* Problem to solve
Without omitting anything, return the records precisely as given.

Recorded data:
╭──
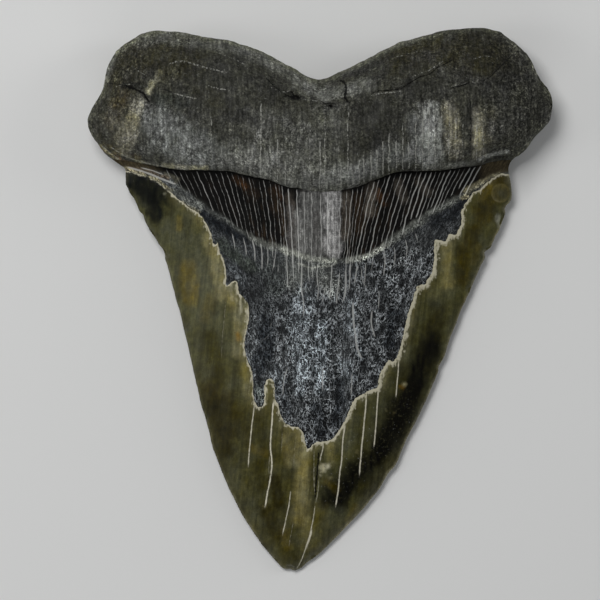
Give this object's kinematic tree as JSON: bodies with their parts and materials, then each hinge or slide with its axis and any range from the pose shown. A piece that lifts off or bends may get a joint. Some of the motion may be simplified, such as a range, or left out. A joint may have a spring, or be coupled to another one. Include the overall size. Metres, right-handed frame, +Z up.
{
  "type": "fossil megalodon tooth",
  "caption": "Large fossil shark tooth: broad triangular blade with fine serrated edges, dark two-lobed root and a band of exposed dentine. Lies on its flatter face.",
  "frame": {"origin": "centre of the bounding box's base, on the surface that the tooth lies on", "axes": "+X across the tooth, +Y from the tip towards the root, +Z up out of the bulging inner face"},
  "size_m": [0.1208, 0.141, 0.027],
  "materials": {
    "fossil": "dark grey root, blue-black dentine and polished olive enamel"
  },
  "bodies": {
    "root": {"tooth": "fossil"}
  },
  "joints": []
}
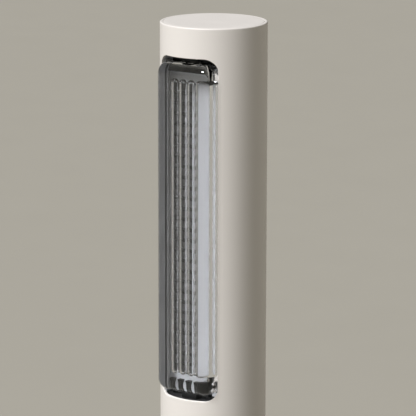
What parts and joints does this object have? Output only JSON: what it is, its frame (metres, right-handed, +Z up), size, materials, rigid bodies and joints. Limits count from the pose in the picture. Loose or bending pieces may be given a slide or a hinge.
╰──
* Response to this task
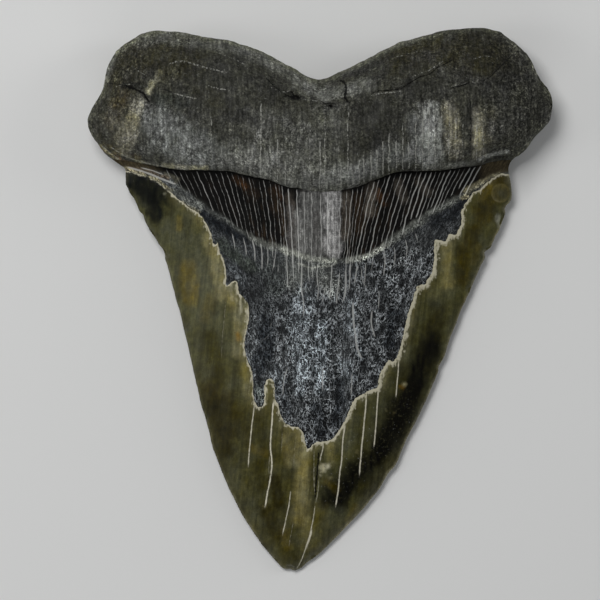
Give this object's kinematic tree as JSON: bodies with their parts and materials, then each hinge or slide with its axis and any range from the pose shown. A piece that lifts off or bends may get a joint. Some of the motion may be simplified, such as a range, or left out. A joint may have a spring, or be coupled to another one. Include the overall size. Metres, right-handed frame, +Z up.
{
  "type": "fossil megalodon tooth",
  "caption": "Large fossil shark tooth: broad triangular blade with fine serrated edges, dark two-lobed root and a band of exposed dentine. Lies on its flatter face.",
  "frame": {"origin": "centre of the bounding box's base, on the surface that the tooth lies on", "axes": "+X across the tooth, +Y from the tip towards the root, +Z up out of the bulging inner face"},
  "size_m": [0.1208, 0.141, 0.027],
  "materials": {
    "fossil": "dark grey root, blue-black dentine and polished olive enamel"
  },
  "bodies": {
    "root": {"tooth": "fossil"}
  },
  "joints": []
}
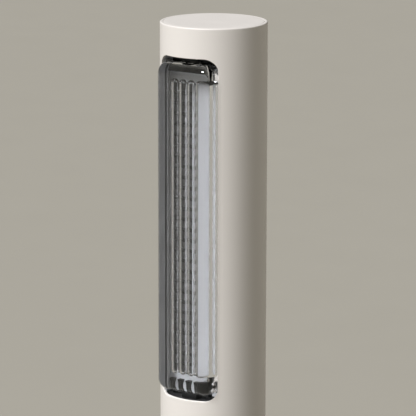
What parts and joints does this object have? Output only JSON: what it is, its frame (metres, right-handed, +Z up), size, materials, rigid bodies and joints. Limits count from the pose in the picture. Loose or bending pieces may be given a slide or a hinge.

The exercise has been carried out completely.